In [5]:
#Install and import required packages
import sys
import spacy
import random
import time
import json 
import warnings
import numpy as np
from spacy import displacy
from spacy.util import minibatch, compounding
from os import path, mkdir
from itertools import chain


warnings.filterwarnings("ignore")
#load the model and the dataset
nlp = spacy.load("en_core_web_sm")
f = open ('/Users/l_parau/OntoNotes.json', "r")
TEST_DATA = json.loads(f.read())
# extract the sentences from [sentence, entity]
test_sentences = [x[0] for x in TEST_DATA[0:15]]
colors = {"ORG": "linear-gradient(90deg, #aa9cfc, #fc9ce7)"}
options = {"ent": ["ORG"], "colors": colors}
for x in test_sentences:
    doc = nlp(x)
    displacy.render(doc, jupyter = True, style = "ent", options=options)
warnings.filterwarnings("default")
#Evaluation Metrics
#Model performance is assessed on the entirety of the test dataset (2,443 sentences) 
#based on the following metrics and their definitions.
#Precision: true positives / (true positives + false positives)
#Recall: true positives / (true positives + false negatives)
#F1-score: harmonic average of precision and recall
# true positives / total pred

def calc_precision(pred, true):
    precision = len([x for x in pred if x in true]) / (len(pred) + 1e-20) 
    return precision
# true positives / total test
def calc_recall(pred, true):
    recall = len([x for x in true if x in pred]) / (len(true) + 1e-20)
    return recall
def calc_f1(precision, recall):
    f1 = 2 * ((precision * recall) / (precision + recall + 1e-20))
    return f1
# run the predictions on each sentence in the test dataset, and return the spacy object
preds = [nlp(x[0]) for x in TEST_DATA]
precisions, recalls, f1s = [], [], []
# iterate over predictions and test data and calculate precision, recall, and F1-score
#x[2] = annotation, true[1] = (start, end, annot)

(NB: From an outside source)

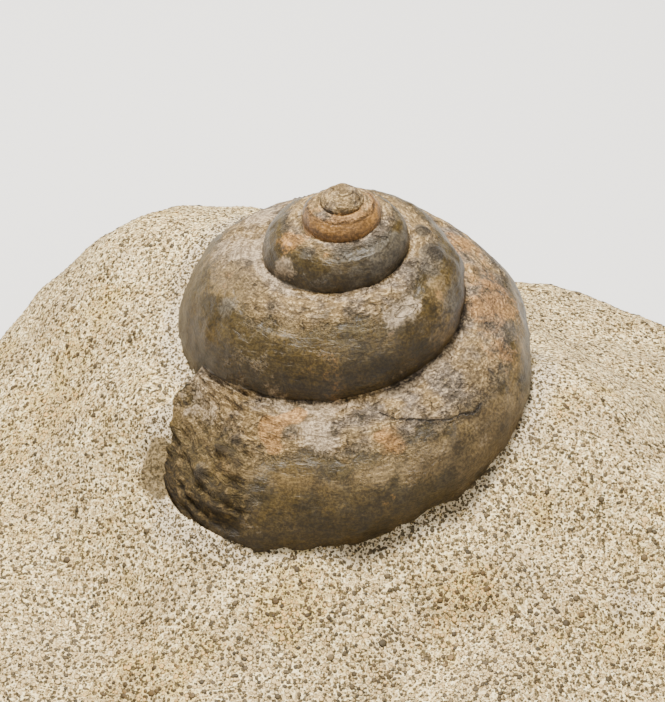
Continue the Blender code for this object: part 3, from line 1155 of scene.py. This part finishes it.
    def flake_distance(self, points: np.ndarray, turn: np.ndarray, across: np.ndarray) -> np.ndarray:
        """Signed millimetres inside the edge of the outer layer's plates, positive on them.

        Args:
            points: places on the shell in metres.
            turn: turns along the coil.
            across: 0 to 1 across the whorl.

        Returns:
            The larger of two distances: to the islands where a noise is high, on the ramps only, and to the
            large plates, which are boxes in turns and shares of the whorl with a wandering edge.
        """
        along = 2.0 * math.pi * self.suture_radius(turn + 0.5) / MM
        width = self.whorl_width(turn)
        wander = self.plate_edge.at(points)
        best = self.islands.at(points) - self.islands_level
        best -= self.farthest_mm * rise(across, *self.islands_end)
        for first, last, low, high in self.plates:
            inside = np.minimum(
                np.minimum(turn - first, last - turn) * along,
                np.minimum(across - low, high - across) * width,
            )
            best = np.maximum(best, inside + wander)
        return best

    def masks(
        self, points: np.ndarray, turn: np.ndarray, across: np.ndarray, height: np.ndarray
    ) -> dict[str, np.ndarray]:
        """The attributes that the finish reads.

        Args:
            points: places on the shell in metres.
            turn: turns along the coil.
            across: 0 to 1 across the whorl.
            height: the relief there in metres.

        Returns:
            Arrays by name: the patches by channel, among them painted sheen, the wear, the painted shade low
                on each whorl and in the hollows, and the coil's own lines.
        """
        found = {channel.value: np.zeros(points.shape[:-1]) for channel in Channel}
        for channel, rows in self.patches.items():
            for x, y, z, size, strength in rows:
                found[channel.value] += strength * soft_spot(points, (x, y, z), size, self.patch_sharpness)
        found["rust"] += self.rusty_base * self.rusty_whorl.at(turn) * (1.0 + rise(across, *self.rusty_side))
        found["slate"] += self.grey_strength * self.grey_whorl.at(turn) * rise(across, *self.grey_side)
        collar = hump(across, *self.collar_line) * rise(turn, *self.collar_turns)
        dusted_end = rise(turn, *self.dusted_turns) * fall(across, *self.dusted_side)
        found["chalk"] += self.dust_strength * (collar + dusted_end)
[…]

#i.label_ = annotation label, pred.ents = list of annotations
print('Precision metrics for OntoNotes subset')
for pred, true in zip(preds, TEST_DATA):
    true = [x[2] for x in list(chain.from_iterable(true[1].values()))]

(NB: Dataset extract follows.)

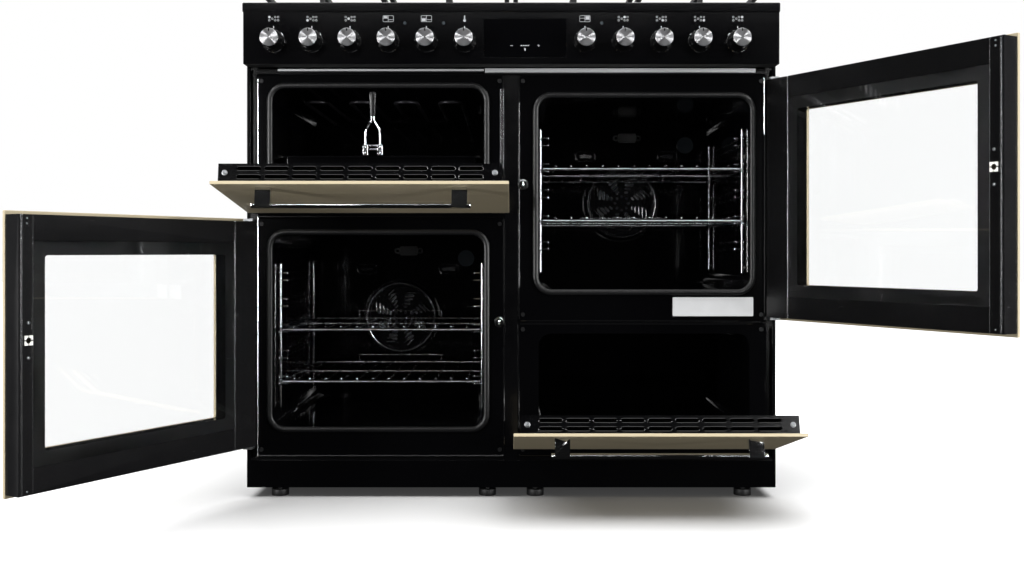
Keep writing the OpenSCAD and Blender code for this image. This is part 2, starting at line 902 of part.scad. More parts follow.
module frame_fasteners() {
    color("#c4c6c8") {
        at_all_screws()
            union() {
                rod_y(0, flange_y - 2, flange_y, 0, screw_r + 2);
                rod_y(0, flange_y - 1, back_y + 7, 0, screw_r);
            }
        for (stud = [[-catch_x, stud_left_z], [catch_x, stud_right_z]])
            union() {
                rod_y(stud[0], flange_y - 3, flange_y, stud[1], stud_r);
                rod_y(stud[0], inner_y - catch_l + 2, flange_y - 1, stud[1], catch_r - 0.8);
            }
    }
}

drop_pin_x = bay_w / 2 - 14;
plate_t = 4;
plate_r = 5;

// Brackets with upright pins for the right-hand side door between z0 and z1
module side_brackets(z0, z1) {
    for (up = [0, 1]) {
        plate_z = up == 0 ? z0 + 1 : z1 - 1 - plate_t;
        pin_z = up == 0 ? plate_z + 1 : z1 - step - pin_l;
        union() {
            block(pin_x - plate_r, side_x + 2, pin_y - 7, flange_y, plate_z, plate_z + plate_t);
            rod_z(pin_x, pin_y, pin_z, up == 0 ? z0 + step + pin_l : plate_z + 1, pin_r);
        }
    }
}

// Brackets with level pins for the drop-down door whose lower edge is at z0
module drop_brackets(z0) {
    z = z0 + drop_rise;
    for (x = [bay_x - drop_pin_x, bay_x + drop_pin_x])
        union() {
            block(x - plate_t / 2, x + plate_t / 2, drop_y, flange_y, z - plate_r, z + plate_r);
            rod_x(x - plate_t / 2, x + plate_t / 2, drop_y, z, plate_r);
            rod_x(x - plate_t / 2 - pin_l, x + plate_t / 2 + pin_l, drop_y, z, pin_r);
        }
}

module hinge_brackets() {
    color("#a9abad") {
        on_side(-1)
            side_brackets(door_z0, left_door_z1);
        side_brackets(right_door_z0, door_z1);
        on_side(-1)
            drop_brackets(grill_door_z0);
        drop_brackets(door_z0);
    }
}

foot_stem = 5;

module feet() {
    color("#1d1d1f")
        for (x = [foot_inset - side_x, -foot_inner_x, foot_inner_x, side_x - foot_inset],
            y = [flange_y + rail_d + foot_r + 4, rear_y - 60])
            union() {
                rod_z(x, y, 0, foot_pad, foot_r);
                rod_z(x, y, foot_pad - 1, plinth_top, foot_stem);
            }
}

// Side-hung doors, drawn shut for the right-hand side
window_r = 3;

// Window from z0 to z1 through y0 to y1, wider by edge all round
module window(y0, y1, z0, z1, edge) {
    tablet(door_x0 + window_free - edge, door_x1 - window_hinged + edge, y0, y1,
        z0 + window_head - edge, z1 - window_head + edge, window_r);
}

module door_panel(z0, z1) {
    color("#efe9d8")
        difference() {
            block(door_x0, door_x1, front_y, skin_y, z0, z1);
            window(front_y - 1, skin_y + 1, z0, z1, 0);
        }
}

boss_w = 14;
boss_h = pin_l + 4;

// Room inside a frame of folded sheet, round its window and the bosses for its pins
module frame_room(z0, z1) {
    difference() {
        block(door_x0 + 1.5 + sheet, door_x1 - sheet, skin_y - 1, inner_y - sheet, z0 + step + sheet,
            z1 - step - sheet);
        window(skin_y - 2, inner_y, z0, z1, window_edge + sheet);
        for (z = [z0 + step, z1 - step - boss_h])
            block(door_x1 - boss_w, door_x1, skin_y - 2, inner_y, z, z + boss_h);
    }
}

module door_frame(z0, z1, stud_z) {
    color("#151517")
        difference() {
            block(door_x0 + 1.5, door_x1, skin_y, inner_y, z0 + step, z1 - step);
            window(skin_y - 1, inner_y + 1, z0, z1, 0);
            window(skin_y - 1, skin_y + pane_t, z0, z1, window_edge);
            window(inner_y - pane_t, inner_y + 1, z0, z1, window_edge);
            rod_z(pin_x, pin_y, z0 + step - 1, z0 + step + pin_l + 1, pin_r + pin_fit);
            rod_z(pin_x, pin_y, z1 - step - pin_l - 1, z1 - step + 1, pin_r + pin_fit);
            rod_y(catch_x, inner_y - catch_l, inner_y + 1, stud_z, catch_r);
            frame_room(z0, z1);
        }
}

module door_glass(z0, z1) {
    color("#20242a") {
        window(skin_y, skin_y + pane_t - fit, z0, z1, window_edge - fit);
        window(inner_y - pane_t + fit, inner_y, z0, z1, window_edge - fit);
    }
}

// Bar on two brackets that stand off the outer panel, along Z or along X, about its middle
module handle(upright) {
    bracket = handle_l / 2 - handle_foot / 2 - 6;
    color("#d3d4d6")
        rotate([0, upright ? 90 : 0, 0])
            union() {
                for (x = [-bracket, bracket])
                    block(x - handle_foot / 2, x + handle_foot / 2, front_y - handle_off + 2, front_y,
                        -handle_bar / 2, handle_bar / 2);
                rod_x(-handle_l / 2, handle_l / 2, front_y - handle_off + handle_bar / 2, 0, handle_bar / 2);
            }
}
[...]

    pred = [i.label_ for i in pred.ents]
    precision = calc_precision(true, pred)
    precisions.append(precision)
    recall = calc_recall(true, pred)
    recalls.append(recall)
    f1s.append(calc_f1(precision, recall))
print("Precision: {} \nRecall: {} \nF1-score: {}".format(np.around(np.mean(precisions), 3), np.around(np.mean(recalls), 3), np.around(np.mean(f1s), 3)))
print('Precision metrics for OntoNotes subset done!')

Precision metrics for OntoNotes subset
Precision: 0.963 
Recall: 0.957 
F1-score: 0.957
Precision metrics for OntoNotes subset done!